**What to produce**
Line by line, reproduce exactly the beginning of the listing below, ending with the line that contains "SLOPE_STEP = 0.02" and adding nothing.

**Stored data**
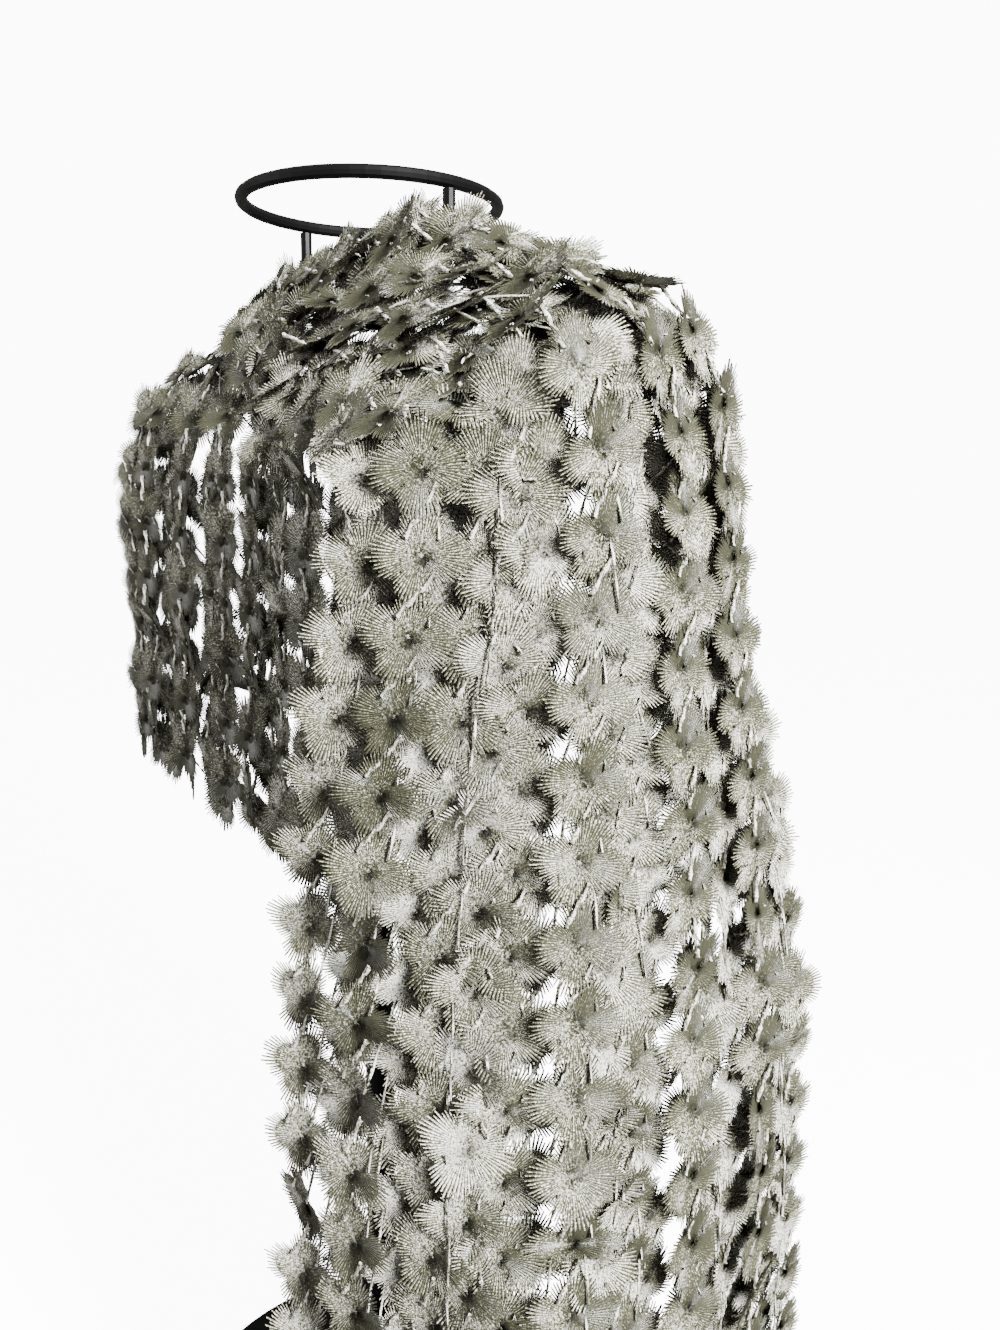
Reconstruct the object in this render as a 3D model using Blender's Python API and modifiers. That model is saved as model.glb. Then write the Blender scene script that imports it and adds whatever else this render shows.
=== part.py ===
"""A lace shawl thrown over one shoulder of a wire dress form.

Metres, +Z up, standing on the floor at Z = 0. +X is the shoulder that the long end falls over, and -Y is the face
that the short end hangs on. The sizes below are in millimetres, and those of the form and of the cloth's sections
are measured from the centre of the neck ring.
"""

import math
from collections import namedtuple

import bmesh
import bpy
import numpy as np
from mathutils import Vector

MM = 0.001

# The wire dress form
RING_HEIGHT = 700.0
RING_RADIUS = 62.0
ROD_RADIUS = 3.0
POST_HEIGHT = 30.0
POST_BEND_RADIUS = 8.0
HALF_SHOULDER = 167.0
SHOULDER_DROP = 72.0
ARMHOLE_HALF_WIDTH = 54.0
ARMHOLE_STRAIGHT = 74.0
SPINE_RADIUS = 4.0
SPINE_OVERHANG = 4.0
POLE_RADIUS = 8.0
BASE_RADIUS = 125.0
BASE_THICKNESS = 6.0
WELD_GAP = 0.3

# How finely the round forms are divided
RING_SEGMENTS = 60
ROD_SEGMENTS = 10
POST_BEND_STEPS = 6
ARCH_STEPS = 18
POLE_SEGMENTS = 24
BASE_SEGMENTS = 72

# Half way between the short end's edge at -X and the long end's furthest fold at +X, so the part stands centred
CENTRE_X = 24.47

# The lace: one straight length of flowers, 11 columns wide and 39 rows long
COLUMNS = 11
ROWS = 39
STEPS_PER_FLOWER = 2
GAP_THICKNESS = 1.3
CORD_THICKNESS = 1.7
FLOWER_THICKNESS = 2.8
SCALLOP_DEPTH = 0.16
SEAM_GAP = 0.62
SLOPE_STEP = 0.02

# Where the cloth's troughs run, one section of four points across the width for each named row of flowers
Section = namedtuple("Section", "row outer_edge one_third two_thirds inner_edge")
SECTIONS = (
    Section(0.0, (-170, -63, -297), (-80, -72, -300), (16, -82, -303), (118, -84, -306)),
    Section(3.3, (-169, -63, -198), (-82, -68, -200), (14, -78, -204), (116, -81, -210)),
    Section(6.0, (-170, -62, -122), (-92, -61, -124), (8, -73, -130), (110, -80, -148)),
    Section(7.2, (-168, -42, -78), (-91, -53, -98), (6, -71, -113), (110, -83, -136)),
    Section(8.3, (-152, 5, -48), (-84, -42, -69), (6, -68, -100), (109, -87, -127)),
    Section(10.0, (-108, 10, -28), (-54, -41, -54), (18, -68, -92), (111, -90, -121)),
    Section(11.8, (-64, -10, -18), (-15, -42, -54), (40, -69, -86), (114, -93, -118)),
    Section(13.6, (0, -9, -16), (26, -38, -50), (63, -68, -81), (118, -96, -117)),
    Section(15.5, (62, -12, -11), (70, -39, -46), (89, -67, -78), (122, -98, -117)),
    Section(17.3, (112, 9, -30), (112, -35, -46), (114, -65, -78), (126, -100, -120)),
    Section(19.0, (156, 18, -49), (150, -28, -52), (143, -62, -80), (130, -103, -127)),
    Section(20.2, (178, 37, -70), (186, -10, -66.5), (175, -62, -91), (133, -106, -138)),
    Section(21.8, (185, 54, -110), (197, 8, -112), (186, -56, -127), (131, -107, -156)),
    Section(24.8, (192, 64, -198), (202, 10, -200), (184, -62, -206), (112, -111, -218)),
    Section(28.2, (206, 80, -292), (212, 10, -298), (190, -76, -302), (88, -114, -306)),
    Section(32.2, (212, 89, -408), (218, 10, -412), (194, -82, -416), (90, -122, -420)),
    Section(39.0, (213, 90, -606), (220, 10, -612), (196, -84, -624), (90, -124, -640)),
)

# The lengthwise folds: the column each crest follows at three rows, its half width in columns, its heights there
Fold = namedtuple("Fold", "at_short_end at_yoke at_long_end half_width low middle high")
FOLD_ROWS = (0.0, 14.0, 39.0)
FULL_HEIGHT_ROW = 26.0
FOLDS = (
    Fold(0.9, 0.8, 1.0, 1.15, 4, 7, 12),
    Fold(2.8, 2.9, 2.8, 1.05, 6, 10, 15),
    Fold(4.8, 4.7, 4.9, 1.2, 5, 12, 11),
    Fold(6.6, 6.8, 6.7, 1.0, 7, 11, 16),
    Fold(8.4, 8.5, 8.5, 1.1, 6, 10, 12),
    Fold(10.2, 10.1, 10.2, 1.0, 7, 8, 14),
)

# Each stretch of the cloth, with its first and last row
STRETCHES = (
    ("short_end", 0, 7),
    ("shoulder_stretch", 7, 21),
    ("long_end", 21, 39),
)


def clear_scene():
    for old in list(bpy.data.objects):
        bpy.data.objects.remove(old, do_unlink=True)


def collection(name):
    made = bpy.data.collections.new(name)
    bpy.context.scene.collection.children.link(made)
    return made


def principled(name, colour, roughness, metallic):
    material = bpy.data.materials.new(name)
    material.use_nodes = True
    shader = material.node_tree.nodes["Principled BSDF"]
    shader.inputs["Base Color"].default_value = (*colour, 1.0)
    shader.inputs["Roughness"].default_value = roughness
    shader.inputs["Metallic"].default_value = metallic
    return material


def place(x, y, z):
    """A point measured from the neck ring's centre, in millimetres, as a point of the part, in metres."""
    return Vector(((x - CENTRE_X) * MM, y * MM, (z + RING_HEIGHT) * MM))


def rod(name, points, radius, material, parts, closed=False):
    """A round wire through the points, closed or with flat ends."""
    curve = bpy.data.curves.new(name, "CURVE")
    curve.dimensions = "3D"
    curve.bevel_depth = radius * MM
    curve.bevel_resolution = 3
    curve.use_fill_caps = not closed
    spline = curve.splines.new("POLY")
    spline.points.add(len(points) - 1)
    spline.use_cyclic_u = closed
    for knot, point in zip(spline.points, points):
        knot.co = (*place(*point), 1.0)
    curve.materials.append(material)
    parts.objects.link(bpy.data.objects.new(name, curve))


def cylinder(name, segments, radius, low, high, material, parts):
    """An upright round bar between two heights, under the ring's centre."""
    bpy.ops.mesh.primitive_cylinder_add(
        vertices=segments,
        radius=radius * MM,
        depth=(high - low) * MM,
        location=place(0, 0, (low + high) / 2),
    )
    keep(bpy.context.active_object, name, material, parts)


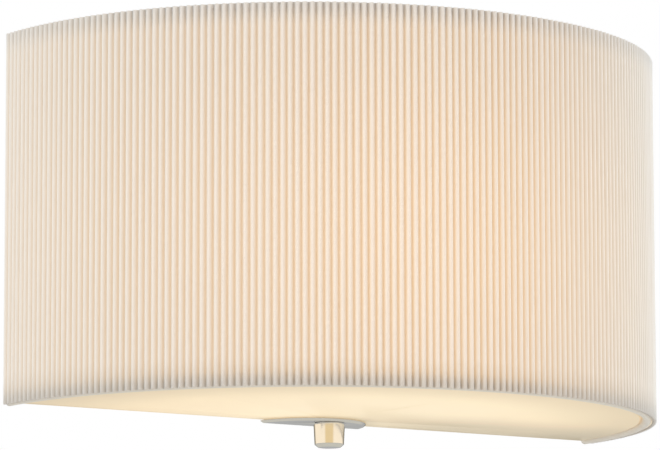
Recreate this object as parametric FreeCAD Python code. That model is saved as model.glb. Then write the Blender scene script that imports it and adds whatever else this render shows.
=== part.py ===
import FreeCAD, Part
import math
import os

# Half-round wall light with a pleated fabric shade. Millimetres.
# X runs along the wall, the wall is the plane y = 0, the room is on the -Y side and +Z is up.
# The origin is on the wall, at the middle of the shade's width and height.

# Shade
SHADE_RADIUS = 150.0  # to the tips of the pleats
SHADE_HEIGHT = 156.0
PLEATS = 155
PLEAT_DEPTH = 1.8
COVER_WEB = 0.35  # fabric behind the grooves
LINER_THICKNESS = 0.5
LAYER_GAP = 0.05  # glue line between two layers
RIM_WIRE = 2.4  # diameter
HEM_THICKNESS = 0.4
HEM_HEIGHT = 12.0
BACK_GAP = 0.5  # from the upright edges of cover and liner to the wall
STRUT_Y = -4.3  # middle of the wires along the wall

# Diffuser and finial
DIFFUSER_RADIUS = 143.0
DIFFUSER_THICKNESS = 3.0
DIFFUSER_RECESS = 0.8  # its underside above the rim
DIFFUSER_BACK = -1.5  # its straight edge
UPPER_GASKET = 0.8
UPPER_GASKET_SIDE = 20.0
LOWER_GASKET = 0.3
LOWER_GASKET_RADIUS = 6.2
STUD_CLEARANCE = 0.5  # of the hole in the diffuser and its two gaskets
CLAMP_RADIUS = 25.0
CLAMP_THICKNESS = 1.2
FINIAL_DIAMETER = 13.4
FINIAL_HEIGHT = 10.6
FINIAL_TAPER = 0.45  # lost from the radius towards the lower end
FINIAL_Y = -17.2
STUD_DIAMETER = 6.0
STUD_ENGAGED = 8.0  # thread inside the finial

# Backplate
PLATE_WIDTH = 200.0
PLATE_TOP = 62.0
PLATE_THICKNESS = 1.2
PLATE_FLANGE = 12.0
WALL_HOLE_SPACING = 120.0
WALL_HOLE = 5.2
CABLE_HOLE_Z = -30.0
CABLE_BORE = 9.0
BEND = 2.0  # inner radius of the plate's bends

# Hanging: keyhole tabs of the shade on studs of the plate
HANG_X = 70.0
HANG_STUD_Z = 52.0
HANG_LIFT = 12.0
HANG_SHANK = 4.0
HANG_HEAD = 8.0
TAB_WIDTH = 16.0
TAB_THICKNESS = 1.2
TAB_Y = -1.9  # back face of the tabs

# Lamp, hung cap up
LAMP_Y = -50.0
ARM_WIDTH = 20.0
ARM_TOP = 60.0
STRIP_THICKNESS = 2.0
BULB_DIAMETER = 45.0
LAMP_LENGTH = 78.0
LAMP_TIP = 36.9
LEAD_DIAMETER = 2.2
LEAD_SIDES = 6
BULB_SIDES = 28  # flat sides of the lamp and its holder
KNOB_SIDES = 36
SMALL_SIDES = 12  # of screws, rivets and studs

# Worked out from the above
HALF_HEIGHT = SHADE_HEIGHT / 2
GROOVE_RADIUS = SHADE_RADIUS - PLEAT_DEPTH
COVER_INNER = GROOVE_RADIUS - COVER_WEB
LINER_OUTER = COVER_INNER - LAYER_GAP
LINER_INNER = LINER_OUTER - LINER_THICKNESS
WIRE_R = RIM_WIRE / 2
RING_RADIUS = LINER_INNER - LAYER_GAP - WIRE_R
RING_Z = HALF_HEIGHT - HEM_THICKNESS - LAYER_GAP - WIRE_R
HEM_INNER = RING_RADIUS - WIRE_R - LAYER_GAP - HEM_THICKNESS
STRUT_X = math.sqrt(RING_RADIUS ** 2 - STRUT_Y ** 2)
PLATE_FRONT = -PLATE_THICKNESS
DIFFUSER_BOTTOM = DIFFUSER_RECESS - HALF_HEIGHT
DIFFUSER_TOP = DIFFUSER_BOTTOM + DIFFUSER_THICKNESS
SHELF_BOTTOM = DIFFUSER_TOP + UPPER_GASKET
SHELF_TOP = SHELF_BOTTOM + STRIP_THICKNESS
CLAMP_TOP = DIFFUSER_BOTTOM - LOWER_GASKET
CLAMP_BOTTOM = CLAMP_TOP - CLAMP_THICKNESS
ARM_BOTTOM = ARM_TOP - STRIP_THICKNESS
HOLE_RADIUS = STUD_DIAMETER / 2 + STUD_CLEARANCE

V = FreeCAD.Vector
ZERO = V(0, 0, 0)
UP = V(0, 0, 1)
OUT = V(0, -1, 0)  # away from the wall


def save(node, *solids):
    """Write one node; a group of equal pieces stays a group of separate solids."""
    shape = solids[0] if len(solids) == 1 else Part.makeCompound(list(solids))
    shape.exportStep(os.path.join("parts", node + ".step"))
    volume = sum(s.Volume for s in shape.Solids) / 1000
    print("%-16s %d solid(s) %8.3f cm3 valid %s" % (node, len(shape.Solids), volume, shape.isValid()))


def outline(*steps):
    """A closed face from points; a pair of points is an arc through the first to the second."""
    start = steps[0]
    here = start
    edges = []
    for step in steps[1:] + (start,):
        if isinstance(step, tuple):
            edges.append(Part.Arc(here, step[0], step[1]).toShape())
            here = step[1]
        elif (step - here).Length > 1e-6:
            edges.append(Part.LineSegment(here, step).toShape())
            here = step
    return Part.Face(Part.Wire(edges))


def upright(solid):
    """The same solid with its faces pointing outwards."""
    if solid.Volume < 0:
        solid.reverse()
    return solid


def prism(face, direction):
    return upright(face.extrude(direction))


def on_circle(radius, angle, z=0.0):
    return V(radius * math.cos(angle), radius * math.sin(angle), z)


def ring_of_points(radius, count, z=0.0, turn=0.0):
    return [on_circle(radius, turn + 2 * math.pi * k / count, z) for k in range(count)]


def turned(profile, at=ZERO, axis=UP):
    """Turn (radius, height) points about an axis through at; heights run along the axis."""
    face = outline(*[V(r, 0, h) for r, h in profile])
    solid = upright(face.revolve(ZERO, UP, 360))
    solid.Placement = FreeCAD.Placement(at, FreeCAD.Rotation(UP, axis))
    return solid


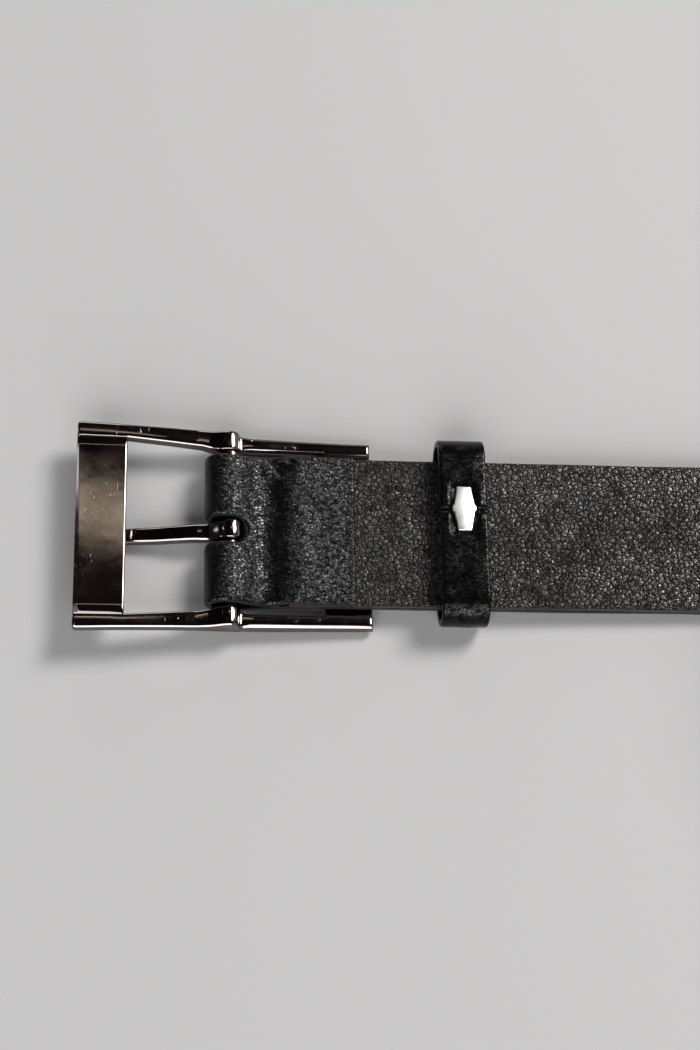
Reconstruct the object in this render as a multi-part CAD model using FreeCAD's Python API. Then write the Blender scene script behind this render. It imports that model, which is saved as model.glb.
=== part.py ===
import FreeCAD, Part
import os
import math
from FreeCAD import Vector as V

# Leather dress belt, 35 mm wide, lying face down with the tail rolled up.
# Local frame while modelling: pin axis along Y near X = 0, table at Z = 0,
# strap runs towards +X. Everything is shifted by X_SHIFT on export so that
# the origin is the bottom centre of the whole belt.

# ---------------------------------------------------------------- dimensions
STRAP_W = 35.0        # strap width
T_FACE = 1.6          # face leather
T_CORE = 0.9          # stiffening board
T_LINE = 1.1          # lining leather
T_STRAP = T_FACE + T_CORE + T_LINE
EDGE = STRAP_W / 2.0

SLOPE = 0.030         # fall of the strap from the rear bar to the table, mm/mm
Z_REF_X = 52.5        # X where the strap's face side stands Z_REF high
Z_REF = 2.5
X_ROLL = 185.0        # where the roll starts to climb
R_ROLL = 37.4         # outer radius of the roll
PITCH = 4.2           # radial pitch of the roll
HALF_TURNS = 12       # half turns in the roll
END_ANGLE = 60.0      # last part turn, degrees

Z_PIN = 6.0           # pin axis height
X_PIN = -0.5          # pin axis
R_PIN = 1.6           # centre pin radius
PIN_HALF = 22.4       # pin half length
Y_BUCKLE = 0.5        # buckle sits this far off the strap's centre line

LOOP_XL = -6.4        # leftmost point of the leather loop
LOOP_BOT = 1.8        # lowest point of the leather loop
LOOP_TOP = 10.2       # highest point of the leather loop
X_LINE_END = 12.4     # where core and lining start, under the turned-back end
X_FOLD_END = 27.4     # edge of the turned-back end
T_FOLD_END = 1.0      # skived thickness of the turned-back end

SLOT_W = 6.3          # prong slot in the loop
SLOT_Y = -0.3         # slot centre
SLOT_TOP_X = 3.5      # slot end on the upper run
SLOT_BOT_X = 5.0      # slot end on the lower run

FRONT_X = -35.0       # outer edge of the front bar
PLATE_X = -23.8       # inner edge of the front bar
REAR_X = 31.2         # outer edge of the rear bar
REAR_BAR_X = 20.6     # inner edge of the rear bar
W_FRONT = 49.3        # outer width at the front bar
W_KNEE = 47.3         # outer width at the knee
W_BOSS = 46.7         # outer width at the bosses
W_REAR = 44.9         # outer width at the rear bar
IN_FRONT = 20.9       # half width of the front window at the bar
IN_KNEE = 19.6
IN_BOSS = 18.6        # half width between the bosses
IN_REAR = 19.4        # half width of the rear window
BOSS_R = 2.1
BEVEL_0 = 0.4         # bevel along the front bar, narrow end
BEVEL_1 = 1.3         # wide end

PRONG_Y = 0.0         # prong's centre line
PRONG_W0 = 4.1        # prong width at the base
PRONG_W1 = 3.4        # prong width at the tip
EYE_R = 2.95          # knuckle round the pin
EYE_BORE = R_PIN + 0.06
EYE_W = 4.8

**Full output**
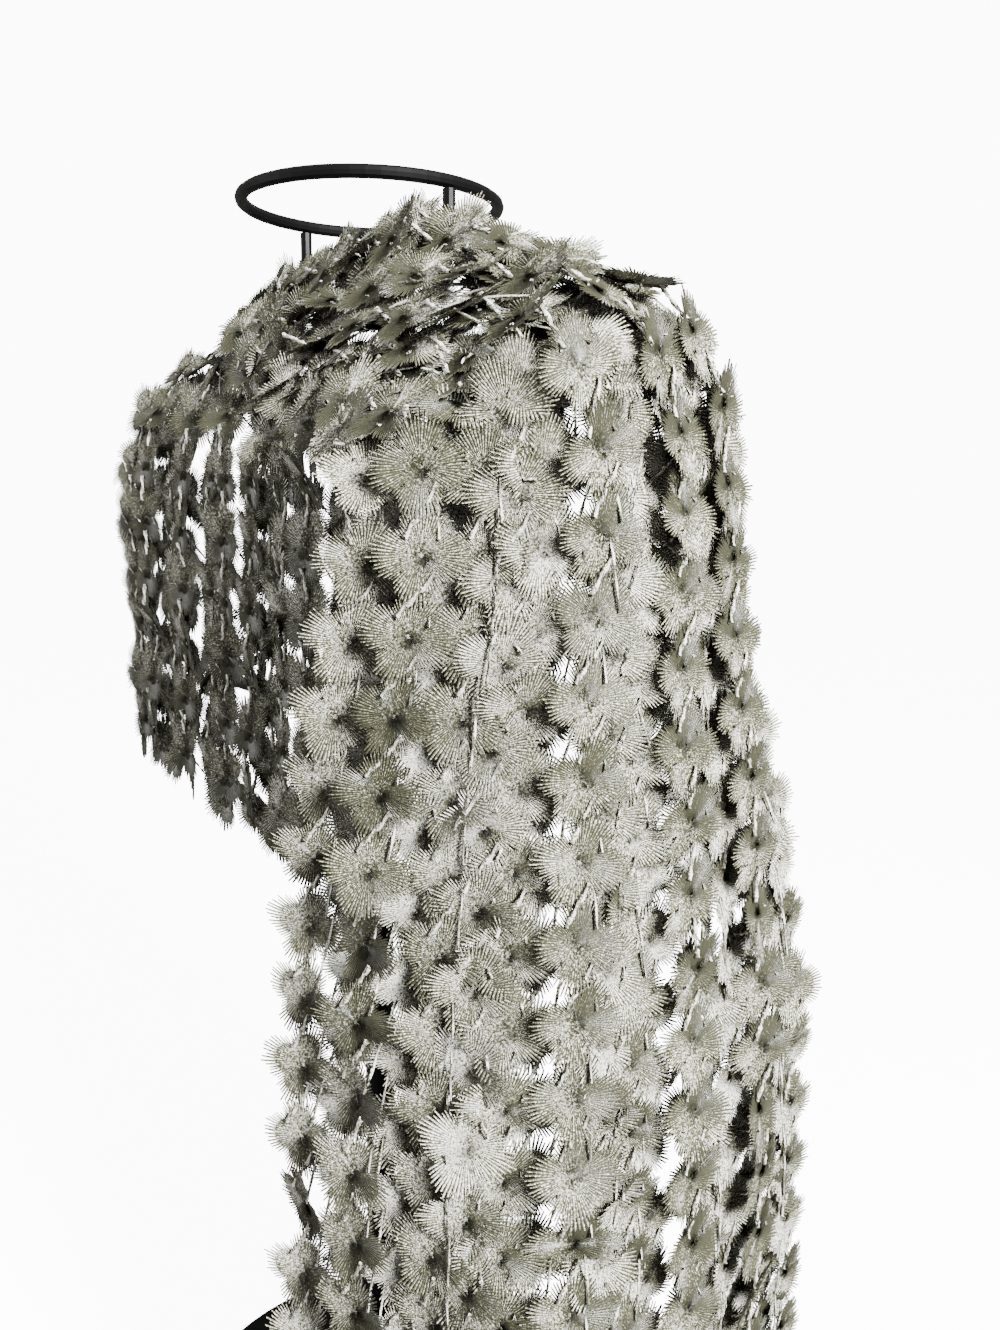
Reconstruct the object in this render as a 3D model using Blender's Python API and modifiers. That model is saved as model.glb. Then write the Blender scene script that imports it and adds whatever else this render shows.
=== part.py ===
"""A lace shawl thrown over one shoulder of a wire dress form.

Metres, +Z up, standing on the floor at Z = 0. +X is the shoulder that the long end falls over, and -Y is the face
that the short end hangs on. The sizes below are in millimetres, and those of the form and of the cloth's sections
are measured from the centre of the neck ring.
"""

import math
from collections import namedtuple

import bmesh
import bpy
import numpy as np
from mathutils import Vector

MM = 0.001

# The wire dress form
RING_HEIGHT = 700.0
RING_RADIUS = 62.0
ROD_RADIUS = 3.0
POST_HEIGHT = 30.0
POST_BEND_RADIUS = 8.0
HALF_SHOULDER = 167.0
SHOULDER_DROP = 72.0
ARMHOLE_HALF_WIDTH = 54.0
ARMHOLE_STRAIGHT = 74.0
SPINE_RADIUS = 4.0
SPINE_OVERHANG = 4.0
POLE_RADIUS = 8.0
BASE_RADIUS = 125.0
BASE_THICKNESS = 6.0
WELD_GAP = 0.3

# How finely the round forms are divided
RING_SEGMENTS = 60
ROD_SEGMENTS = 10
POST_BEND_STEPS = 6
ARCH_STEPS = 18
POLE_SEGMENTS = 24
BASE_SEGMENTS = 72

# Half way between the short end's edge at -X and the long end's furthest fold at +X, so the part stands centred
CENTRE_X = 24.47

# The lace: one straight length of flowers, 11 columns wide and 39 rows long
COLUMNS = 11
ROWS = 39
STEPS_PER_FLOWER = 2
GAP_THICKNESS = 1.3
CORD_THICKNESS = 1.7
FLOWER_THICKNESS = 2.8
SCALLOP_DEPTH = 0.16
SEAM_GAP = 0.62
SLOPE_STEP = 0.02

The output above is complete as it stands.